Now let's look at the sample code that uses xsltproc to process the XML against the XSLT stylesheet:
package main
import (
"encoding/json"
"fmt"
"os"
"os/exec"
)
type document map[string]interface{}
func main() {
jsonData, err := processXslt("stylesheet.xslt", "deals.xml")
if err != nil {
fmt.Printf("ProcessXslt: %s\n", err)
os.Exit(1)
}
documents := struct {
Deals []document `json:"deals"`
}{}
err = json.Unmarshal(jsonData, &documents)
if err != nil {
fmt.Printf("Unmarshal: %s\n", err)
os.Exit(1)
}
fmt.Printf("Deals: %d\n\n", len(documents.Deals))
for _, deal := range documents.Deals {
fmt.Printf("DealId: %d\n", int(deal["dealid"].(float64)))
fmt.Printf("Title: %s\n\n", deal["title"].(string))
}
}
func processXslt(xslFile string, xmlFile string) (jsonData []byte, err error) {
cmd := exec.Cmd{
Args: []string{"xsltproc", xslFile, xmlFile},
Env: os.Environ(),
Path: "xsltproc",
}
jsonString, err := cmd.Output()
if err != nil {
return jsonData, err
}
fmt.Printf("%s\n", jsonString)
jsonData = []byte(jsonString)
return jsonData, err
}
The processXslt function uses an exec.Cmd object to shell out and run the xsltproc program. The key to making this work is the cmd.Output function. The xsltproc program will return the result of the transformation to stdout. This means we only need to write the xml and xslt files to disk before running xsltproc. We will receive the result from xsltproc as a string from the cmd.Output call.

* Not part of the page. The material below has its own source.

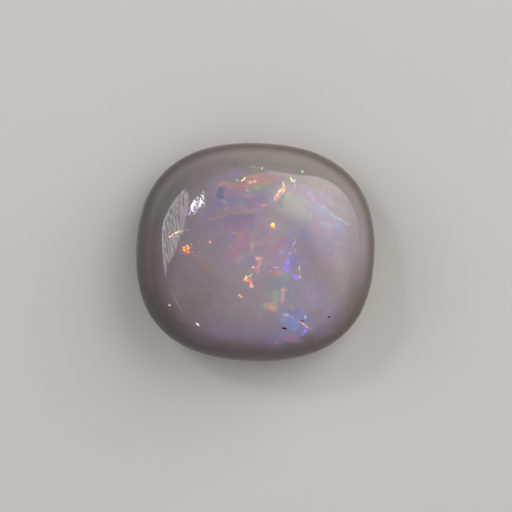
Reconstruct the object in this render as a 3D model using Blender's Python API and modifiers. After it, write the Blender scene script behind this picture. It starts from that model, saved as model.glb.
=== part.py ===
"""Polished opal cabochon with a cushion outline, lying on its flat back.

One stone, in metres, +Z up. X runs along its longer side, Y along its shorter side,
and the origin is the middle of the flat back, on the surface that the stone lies on.
"""

import math

import bmesh
import bpy

# The stone as a caliper would measure it.
LENGTH = 0.0140
WIDTH = 0.0128
GIRDLE_HEIGHT = 0.0015  # the widest line, above the back
DOME_RISE = 0.0039  # from the girdle up to the crown
BACK_FLAT = 0.80  # the flat of the back, as a share of the outline

# The cushion outline is an ellipse whose four corners are filled out a little.
CORNER_FULLNESS = 0.061  # how far a corner stands out past the ellipse
CORNER_LEAN = 0.005  # the hand-cut outline leans, as a share of its size

# How finely the faceted solid follows the polished surface.
TURN_STEPS = 80
DOME_RINGS = 18
UNDERSIDE_RINGS = 6

# Base colour of the milky body, with the finish of a polished stone.
BODY_COLOUR = (0.31, 0.27, 0.31, 1.0)
BODY_ROUGHNESS = 0.12
BODY_IOR = 1.45

BLANK_RADIUS = LENGTH / 2.0
WELD_DISTANCE = 0.000001
QUARTER_TURN = math.pi / 2.0


def clear_scene():
    """Removes the objects that Blender starts with."""
    for old in list(bpy.data.objects):
        bpy.data.objects.remove(old)


def opal_material():
    """Milky, glossy stone."""
    material = bpy.data.materials.new("opal")
    material.use_nodes = True
    shader = material.node_tree.nodes["Principled BSDF"]
    shader.inputs["Base Color"].default_value = BODY_COLOUR
    shader.inputs["Roughness"].default_value = BODY_ROUGHNESS
    shader.inputs["Metallic"].default_value = 0.0
    shader.inputs["IOR"].default_value = BODY_IOR
    material.diffuse_color = BODY_COLOUR
    return material


def side_profile():
    """Half of the stone's side view, from the crown down round the girdle to the middle of the back.

    The dome is a quarter of an ellipse, the underside is a smaller one that rolls in to the
    flat back, and both stand upright where they meet at the girdle.
    """
    points = []
    for ring in range(DOME_RINGS + 1):
        angle = QUARTER_TURN * ring / DOME_RINGS
        height = GIRDLE_HEIGHT + DOME_RISE * math.cos(angle)
        points.append((BLANK_RADIUS * math.sin(angle), height))
    flat_radius = BLANK_RADIUS * BACK_FLAT
    for ring in range(1, UNDERSIDE_RINGS + 1):
        angle = QUARTER_TURN * ring / UNDERSIDE_RINGS
        radius = flat_radius + (BLANK_RADIUS - flat_radius) * math.cos(angle)
        points.append((radius, GIRDLE_HEIGHT * (1.0 - math.sin(angle))))
    points.append((0.0, 0.0))
    return points


def turned_blank(points):
    """Turns the side profile round Z into a closed round stone, as a mesh object."""
    mesh = bpy.data.meshes.new("profile")
    edges = [(i, i + 1) for i in range(len(points) - 1)]
    mesh.from_pydata([(radius, 0.0, height) for radius, height in points], edges, [])
    profile = bpy.data.objects.new("profile", mesh)
    bpy.context.scene.collection.objects.link(profile)

    screw = profile.modifiers.new("turn", "SCREW")
    screw.axis = "Z"
    screw.angle = 2.0 * math.pi
    screw.steps = TURN_STEPS
    screw.render_steps = TURN_STEPS
    screw.use_merge_vertices = True
    screw.merge_threshold = WELD_DISTANCE

    seen = profile.evaluated_get(bpy.context.evaluated_depsgraph_get())
    blank = bpy.data.objects.new("opal", bpy.data.meshes.new_from_object(seen))
    bpy.data.objects.remove(profile)
    return blank


def cushion_point(point):
    """Where a point of the round blank lies on the cushion-shaped stone."""
    reach = math.hypot(point.x, point.y) / BLANK_RADIUS
    turn = math.atan2(point.y, point.x)
    corner = CORNER_FULLNESS * (1.0 - math.cos(4.0 * turn)) / 2.0
    lean = CORNER_LEAN * math.sin(4.0 * turn)
    # The corners are full at the girdle and fade towards the crown, which stays oval.
    outline = 1.0 + (corner + lean) * reach**2
    return (
        LENGTH / 2.0 * reach * math.cos(turn) * outline,
        WIDTH / 2.0 * reach * math.sin(turn) * outline,
    )


def shape_opal(opal):
    """Grinds the round blank to the cushion outline and closes it."""
    stone = bmesh.new()
    stone.from_mesh(opal.data)
    bmesh.ops.remove_doubles(stone, verts=stone.verts, dist=WELD_DISTANCE)
    for vertex in stone.verts:
        vertex.co.x, vertex.co.y = cushion_point(vertex.co)
    bmesh.ops.recalc_face_normals(stone, faces=stone.faces)
    stone.to_mesh(opal.data)
    stone.free()
    opal.data.shade_smooth()
    opal.data.set_sharp_from_angle(angle=math.radians(50.0))


def main():
    clear_scene()
    collection = bpy.data.collections.new("opal_cabochon")
    bpy.context.scene.collection.children.link(collection)
    opal = turned_blank(side_profile())
    shape_opal(opal)
    opal.data.materials.clear()
    opal.data.materials.append(opal_material())
    collection.objects.link(opal)


main()
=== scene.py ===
"""The looks of a polished milky opal cabochon: its fine surface, its body colour and its play of colour.

Metres, in the frame of the CAD part: +Z up, the stone lying on its flat back, centred on the origin.
"""

import math

import bpy
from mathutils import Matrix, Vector, noise


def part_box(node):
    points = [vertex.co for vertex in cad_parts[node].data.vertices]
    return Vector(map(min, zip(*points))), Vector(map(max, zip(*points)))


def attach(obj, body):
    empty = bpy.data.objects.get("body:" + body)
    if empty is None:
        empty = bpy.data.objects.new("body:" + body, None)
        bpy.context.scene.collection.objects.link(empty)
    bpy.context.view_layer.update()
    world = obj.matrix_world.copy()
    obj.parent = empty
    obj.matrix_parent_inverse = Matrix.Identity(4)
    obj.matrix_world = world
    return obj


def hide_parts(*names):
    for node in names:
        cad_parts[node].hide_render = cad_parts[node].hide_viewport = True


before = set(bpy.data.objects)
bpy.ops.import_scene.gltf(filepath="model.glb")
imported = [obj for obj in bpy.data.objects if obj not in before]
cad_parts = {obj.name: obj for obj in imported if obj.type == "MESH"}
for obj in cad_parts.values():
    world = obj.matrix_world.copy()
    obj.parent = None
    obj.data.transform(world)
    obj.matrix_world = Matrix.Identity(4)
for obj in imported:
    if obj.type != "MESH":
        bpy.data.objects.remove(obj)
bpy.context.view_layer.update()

# The opal: one piece of milky silica gel stone with no grain, sawn from the rough, ground to a cushion
# outline with a high dome and a flat back, and polished all over. Nothing holds it, it lies on its back.
MM = 0.001
stone_low, stone_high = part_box("opal")
HALF_LENGTH = (stone_high.x - stone_low.x) / 2.0
HALF_WIDTH = (stone_high.y - stone_low.y) / 2.0
STONE_HEIGHT = stone_high.z
GIRDLE_HEIGHT = 1.5 * MM  # the widest line, above the back
DOME_RISE = STONE_HEIGHT - GIRDLE_HEIGHT
BACK_FLAT = 0.80  # the flat of the back, as a share of the outline
CORNER_FULLNESS = 0.061  # how far a corner stands out past the ellipse
CORNER_LEAN = 0.005  # the hand-cut outline leans, as a share of its size

# Small pits where the polish broke out: x, y, length, width and depth in mm, and turn in degrees.
PITS = [
    (1.68, -4.45, 0.40, 0.13, 0.05, -8.0),
    (2.72, -4.02, 0.28, 0.08, 0.04, -4.0),
    (4.30, -3.79, 0.20, 0.12, 0.05, 20.0),
    (4.11, -3.86, 0.28, 0.05, 0.03, 10.0),
    (-3.37, -4.20, 0.30, 0.07, 0.04, -40.0),
]
PIT_REFINED = 2.2  # how far round a pit the mesh is finer, in pit lengths
PIT_CUTS = 3  # and how many cuts each edge gets there
BALL_SEGMENTS = 288
BALL_RINGS = 176
ROLL_SHARE = 0.5  # the share of the lower rings that make the rolled underside
WAVE_DEPTH = 0.004 * MM  # hand polishing leaves the dome very slightly uneven
WAVE_SIZE = 2.2 * MM
QUARTER_TURN = math.pi / 2.0
CLOSING_STEPS = 20  # rounds in which a pit's place on the ball is closed in on


def cushion(reach, turn):
    """The place on the stone of a point that far out, 1 at the outline, in that direction."""
    corner = CORNER_FULLNESS * (1.0 - math.cos(4.0 * turn)) / 2.0
    lean = CORNER_LEAN * math.sin(4.0 * turn)
    outline = 1.0 + (corner + lean) * reach**2
    return HALF_LENGTH * reach * math.cos(turn) * outline, HALF_WIDTH * reach * math.sin(turn) * outline


def on_sphere(x, y):
    """The direction on the round start that becomes the face's point x, y, found by closing in on it."""
    turn = math.atan2(y / HALF_WIDTH, x / HALF_LENGTH)
    wanted = math.hypot(y / HALF_WIDTH, x / HALF_LENGTH)
    reach = wanted
    for _ in range(CLOSING_STEPS):
        placed = cushion(reach, turn)
        reach *= wanted / math.hypot(placed[0] / HALF_LENGTH, placed[1] / HALF_WIDTH)
    return Vector((reach * math.cos(turn), reach * math.sin(turn), math.sqrt(1.0 - reach**2)))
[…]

Once the processXslt function has the resulting JSON transformation from xsltproc, the JSON is displayed on the screen and then converted to a slice of bytes for further processing.
In main after the call to the processXslt function, the slice of bytes containing the JSON transformation is unmarshalled into a map so it can be consumed by our Go program and displayed on the screen. In the future that map can be stored in MongoDB via the mgo MongoDB driver.
The xsltproc program can be uploaded to any cloud environment that will allow you to write the XML and XSLT to disk. I have been successful in using xsltproc inside an Iron.io IronWorker container.
If you have the need to process XSLT in your Go programs, give this a try.